What you should do
Could you extract every entry below and reproduce it exactly?

Data supplied
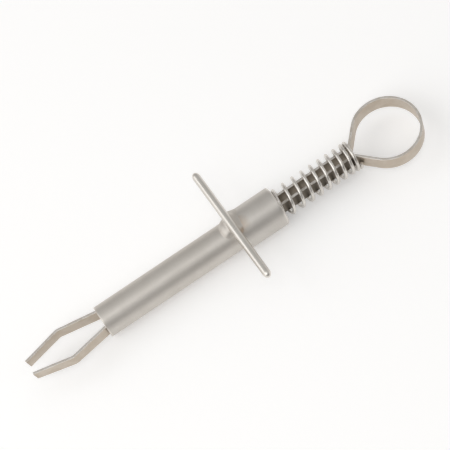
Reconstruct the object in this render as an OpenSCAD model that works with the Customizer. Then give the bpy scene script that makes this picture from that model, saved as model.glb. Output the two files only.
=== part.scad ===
// Spring-loaded finger gripper with a thumb ring, in stainless steel.
// One flat strip is bent double: its bend is the thumb ring, its two legs run through the
// return spring and the barrel, and its ends come out of the mouth as the two jaws.
// Pulling the finger bar towards the ring pushes the jaws out, and they open.
// Millimetres. The tool's axis lies along X and the ring is at its +X end.
// The origin is the centre of the barrel's mouth. +Z is the side that carries the finger bar.

/* [Barrel] */
// Outside diameter of the barrel tube
barrel_od = 6.35; // [5.8:0.05:7.6]
// Wall of the barrel tube
barrel_wall = 0.5; // [0.35:0.05:0.6]
// Length of the barrel tube, from the mouth to its end inside the collar
barrel_length = 35.2; // [30:0.1:40]
// Rounding of the barrel tube's edges
barrel_edge = 0.12; // [0.05:0.01:0.16]

/* [Collar] */
// Wall of the collar, which is a second tube pushed over the barrel's end
collar_wall = 0.76; // [0.5:0.02:1]
// Overall length of the collar
collar_length = 8.7; // [7:0.1:12]
// Depth of the spring cup, from the collar's rear rim to the barrel's end
cup_depth = 3.6; // [2.6:0.1:5]
// Rounding of the collar's outer rim at the rear
collar_edge = 0.35; // [0.15:0.05:0.45]
// Gap that the braze fills between the brazed pieces
braze_gap = 0.03; // [0.02:0.01:0.06]

/* [Finger bar] */
// Diameter of the round bar that the fingers pull on
bar_diameter = 1.58; // [1.2:0.02:2.2]
// Length of the finger bar over its rounded ends
bar_length = 26.4; // [20:0.2:34]
// Length of the rounded nose at each end of the finger bar
bar_nose = 1.1; // [0.8:0.1:2]

/* [Strip] */
// Thickness of the flat strip
strip_thickness = 0.5; // [0.4:0.02:0.6]
// Width of the flat strip in the ring and the legs
strip_width = 3.3; // [2.6:0.1:3.4]
// Clear gap between the two legs
leg_gap = 1.5; // [1.1:0.05:1.7]
// Inside diameter of the thumb ring
ring_bore = 12.5; // [10:0.1:18]
// Angle of each leg to the axis where it opens into the ring
neck_angle = 48; // [44:1:56]
// Bend radius of the strip's middle at the neck
neck_radius = 0.8; // [0.6:0.05:1.2]
// Distance of the neck behind the barrel's mouth
neck_reach = 55.2; // [50:0.2:60]

/* [Jaws] */
// Width of the strip at the jaw tips
tip_width = 2.4; // [1.8:0.1:3]
// Reach of the jaw tips in front of the mouth
tip_reach = 15.5; // [13:0.1:19]
// Reach of the jaws' bend in front of the mouth
bend_reach = 7.9; // [6:0.1:10]
// How much further the +Z corner of each tip reaches than its -Z corner
tip_slant = 0.3; // [0:0.05:0.6]
// Clear gap between the tips
tip_gap = 2.3; // [2.2:0.1:3.5]
// Bend radius of the strip's middle at the jaws' bend
bend_radius = 1.6; // [1:0.1:3]
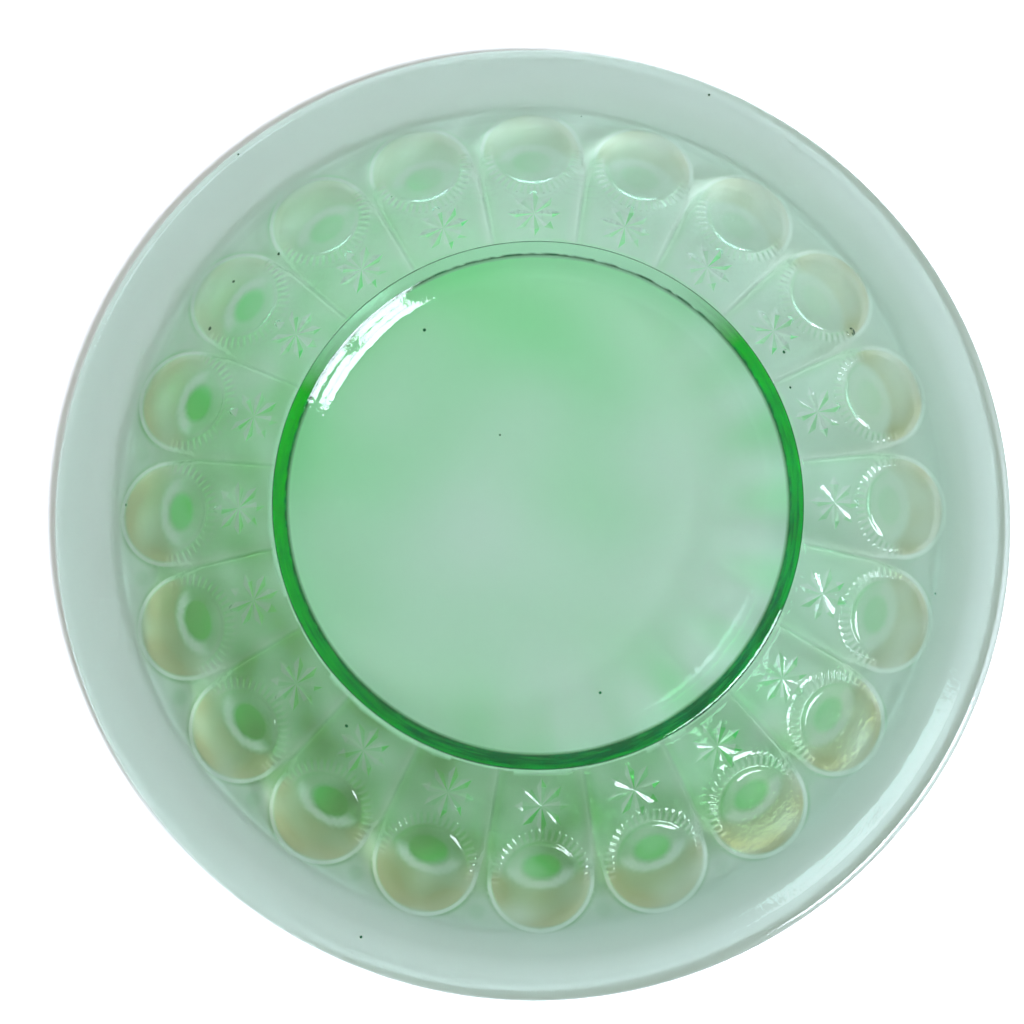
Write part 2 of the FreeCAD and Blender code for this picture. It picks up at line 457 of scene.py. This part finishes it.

Full output
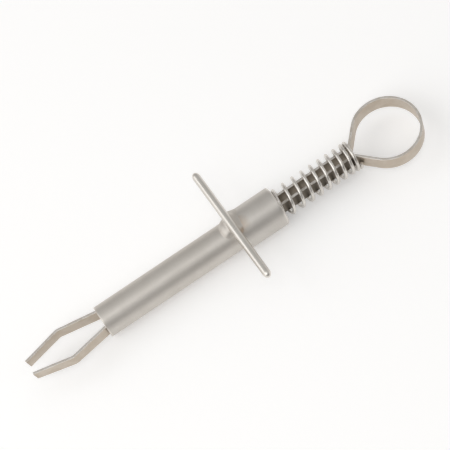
Reconstruct the object in this render as an OpenSCAD model that works with the Customizer. Then give the bpy scene script that makes this picture from that model, saved as model.glb. Output the two files only.
=== part.scad ===
// Spring-loaded finger gripper with a thumb ring, in stainless steel.
// One flat strip is bent double: its bend is the thumb ring, its two legs run through the
// return spring and the barrel, and its ends come out of the mouth as the two jaws.
// Pulling the finger bar towards the ring pushes the jaws out, and they open.
// Millimetres. The tool's axis lies along X and the ring is at its +X end.
// The origin is the centre of the barrel's mouth. +Z is the side that carries the finger bar.

/* [Barrel] */
// Outside diameter of the barrel tube
barrel_od = 6.35; // [5.8:0.05:7.6]
// Wall of the barrel tube
barrel_wall = 0.5; // [0.35:0.05:0.6]
// Length of the barrel tube, from the mouth to its end inside the collar
barrel_length = 35.2; // [30:0.1:40]
// Rounding of the barrel tube's edges
barrel_edge = 0.12; // [0.05:0.01:0.16]

/* [Collar] */
// Wall of the collar, which is a second tube pushed over the barrel's end
collar_wall = 0.76; // [0.5:0.02:1]
// Overall length of the collar
collar_length = 8.7; // [7:0.1:12]
// Depth of the spring cup, from the collar's rear rim to the barrel's end
cup_depth = 3.6; // [2.6:0.1:5]
// Rounding of the collar's outer rim at the rear
collar_edge = 0.35; // [0.15:0.05:0.45]
// Gap that the braze fills between the brazed pieces
braze_gap = 0.03; // [0.02:0.01:0.06]

/* [Finger bar] */
// Diameter of the round bar that the fingers pull on
bar_diameter = 1.58; // [1.2:0.02:2.2]
// Length of the finger bar over its rounded ends
bar_length = 26.4; // [20:0.2:34]
// Length of the rounded nose at each end of the finger bar
bar_nose = 1.1; // [0.8:0.1:2]

/* [Strip] */
// Thickness of the flat strip
strip_thickness = 0.5; // [0.4:0.02:0.6]
// Width of the flat strip in the ring and the legs
strip_width = 3.3; // [2.6:0.1:3.4]
// Clear gap between the two legs
leg_gap = 1.5; // [1.1:0.05:1.7]
// Inside diameter of the thumb ring
ring_bore = 12.5; // [10:0.1:18]
// Angle of each leg to the axis where it opens into the ring
neck_angle = 48; // [44:1:56]
// Bend radius of the strip's middle at the neck
neck_radius = 0.8; // [0.6:0.05:1.2]
// Distance of the neck behind the barrel's mouth
neck_reach = 55.2; // [50:0.2:60]

/* [Jaws] */
// Width of the strip at the jaw tips
tip_width = 2.4; // [1.8:0.1:3]
// Reach of the jaw tips in front of the mouth
tip_reach = 15.5; // [13:0.1:19]
// Reach of the jaws' bend in front of the mouth
bend_reach = 7.9; // [6:0.1:10]
// How much further the +Z corner of each tip reaches than its -Z corner
tip_slant = 0.3; // [0:0.05:0.6]
// Clear gap between the tips
tip_gap = 2.3; // [2.2:0.1:3.5]
// Bend radius of the strip's middle at the jaws' bend
bend_radius = 1.6; // [1:0.1:3]
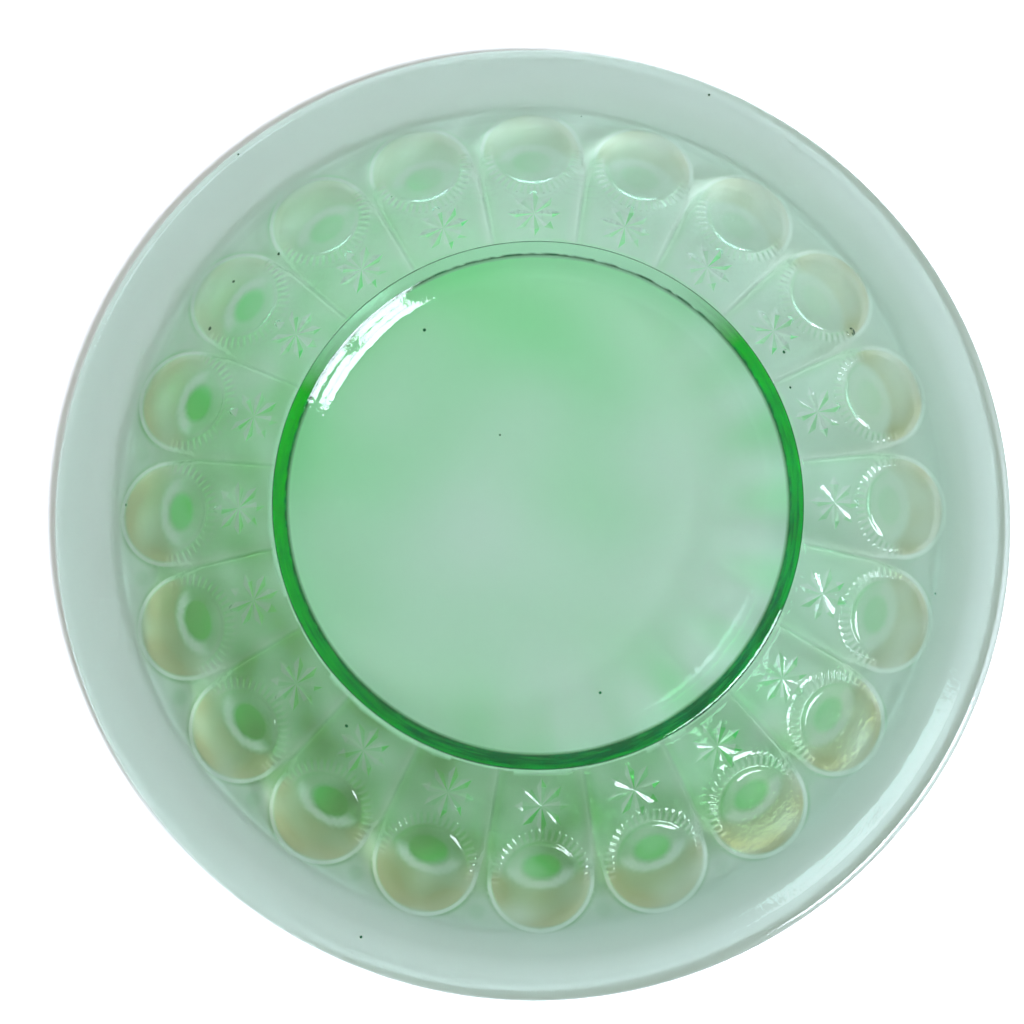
Write part 2 of the FreeCAD and Blender code for this picture. It picks up at line 457 of scene.py. This part finishes it.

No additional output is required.